Anadolu da bir söz vardır; “eşeği anırtan taş*ğıdır.” İsrail’in eşeği olan Batı onun bir avuç Müslüman karşısında aslan kesilmesini sağlamaktadır. Rahmetli Cahit Zarifoğlu’nun, “Katıraslan” kitabındaki katır görevini görüyor batılılar, batılıların katırı da İslam ülkeleri. İsrail’e eşeklik yapan ABD’ vurulduğu zaman İsrail’in sesi de, nefesi de kesilecektir.
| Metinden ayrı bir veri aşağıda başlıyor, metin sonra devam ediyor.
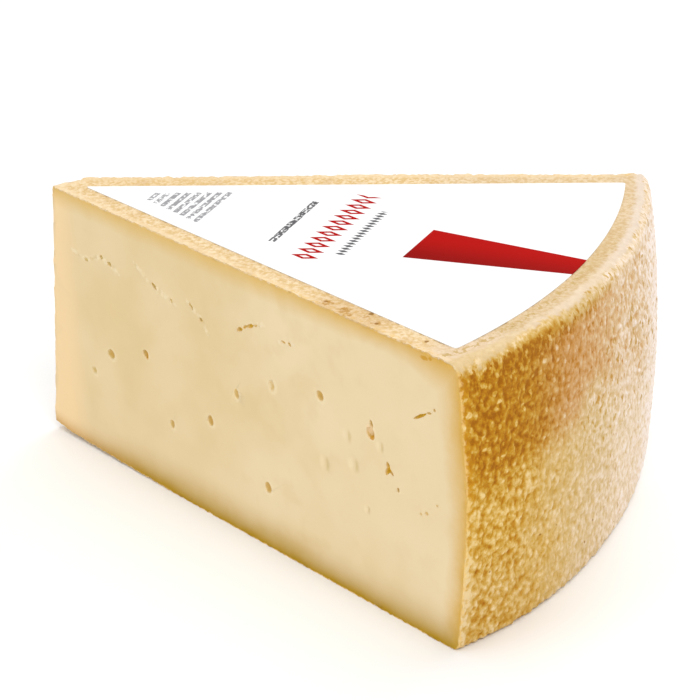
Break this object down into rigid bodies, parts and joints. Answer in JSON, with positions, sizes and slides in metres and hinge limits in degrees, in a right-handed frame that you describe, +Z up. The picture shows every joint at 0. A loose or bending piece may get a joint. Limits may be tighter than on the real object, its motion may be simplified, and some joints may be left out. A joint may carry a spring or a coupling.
{
  "type": "alpine cheese wedge",
  "caption": "Wedge of hard alpine cheese cut from a large wheel, with pale eyed paste, golden brushed rind and a white paper label on top.",
  "frame": {"origin": "on the surface that the wedge stands on, under the middle of its box", "axes": "+X from the cut tip along the middle of the wedge to the rind, +Y from the front cut face towards the back cut face, +Z up through the wheel's height"},
  "size_m": [0.26, 0.2052, 0.1176],
  "materials": {
    "cheese": "matt, pale butter-coloured paste with a golden, finely pebbled rind",
    "label_paper": "matt white coated paper with printed fields"
  },
  "bodies": {
    "root": {"cheese_wedge": "cheese", "label": "label_paper"}
  },
  "joints": []
}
Bunların korkak alçak kimseler olduğunu Kur’an-ı kerim şöyle ifade ediyor:
“(O yahudiler) toplu olarak sizinle savaşamazlar; ancak muhafaza altına alınmış şehirlerde veya duvarların arkasından (korka korka harb ederler)…” Haşr 14
Korkularından göğü görünmez demir kubbelerle donattılar, yetmedi dünyanın en güçlü ordularını arkalarına aldılar. Var mı ki dünyâda eşi? /En kesif orduların yükleniyor dördü beşi. Diyordu ya Akif, İşte medeni dünya denen dünyanın ölüm silahları “Kaç donanmayla sarılmış ufacık bir karaya.” Uçak gemileri ile, uçakları ile daha birçok ölüm makinesiyle sarmışlar ufacık bir yeri. Bunlara medeni deniyor. “Nerde-gösterdiği vahşetle ‘bu: bir Avrupalı’ /Dedirir-Yırtıcı, his yoksulu, sırtlan kümesi,”… “Medeniyyet” denilen vahşete lâ’netler eder,/ Nice yekpâre kesilmiş de sırıtmış dişler!”
Bu sırtlan sürüsüne karşı koyacak bir aslan yok ne yazık ki,İslam dünyası hissiz, duygusuz bir hal almış. “Sanmayın: Şevk-i şehâdetle coşan bir kan var…/Bizde leşten daha hissiz, daha kokmuş can var!/Bakmayın, hem tükürün çehre-i murdârımıza!/Tükürün: Belki biraz duygu gelir ârımıza!”
“Az gelişmiş üçüncü dünya ülkeleri kendi ordularının işgali altındadır.” Musaddık / İran eski başbakanı bu sözü söylerken çok haklıymış. Bugünün Arap liderleri o gün ki şahın Rozvelte söylediği sözü söylüyorlar: Şah Roosvelt’e hitaben;“Tahtımı Allah’a, halkıma, orduma ve size borçluyum” diyecekti. Rozvelt’e güvenen Şahın ve ordusunun sonunu bize gösteren Rabbim, İsrail’in sonunu da gösterecektir biz görmesekte görenler olacaktır yakındır.
“İşte zulümleri sebebiyle yıkılıp gitmiş, ıssız harâbeye dönmüş evleri! Şüphesiz bunda gerçeği öğrenmek isteyen insanlar için büyük bir ibret vardır.” Neml 52.
“Geçmişten adam hisse kaparmış… Ne masal şey!/ Beş bin senelik kıssa yarım hisse mi verdi?
“Tarih”i “tekerrür” diye tarif ediyorlar;/ Hiç ibret alınsaydı, tekerrür mü ederdi?”
Yağmasa da gürleyen bir İran var onun da Kudüs orduları var ama Kudüs’ün yerini şaşırmışlar. Suriye de Müslüman kanı dökmekle meşguller. Ulemalarımızdan bazılarının “ Mescid-i Aksa”nın yerini değiştirip Arabistan’a getirdiği gibi. Bu olaylar dilerim Ümmet’in vahdetine sebebiyet verir. Akif’in dediği gibi bu günler de Ümmete vahdet gibi bir yarı müsaid lazım.
Suçu nedir diyorlar bu biçarelerin Akif bu biçarelerin suçlarını yüz yıl önce şöyle ifade etmiş:
“Müslümanlıkları biçarelerin öyle büyük
Bir cinayet ki: Cezâlar ona nisbetle küçük! “
Görülen o ki, Gazzelilerin Allah’tan başka kimseleri yokmuş.
“İlahî, kimsesizlikten bunaldım, âşina yok mu?
Vatansız, hânümansız bir garîbim… Mültecâ yok mu?
Bütün yokluk mu her yer? Bâri bir “Yok!” der sadâ yok mu?”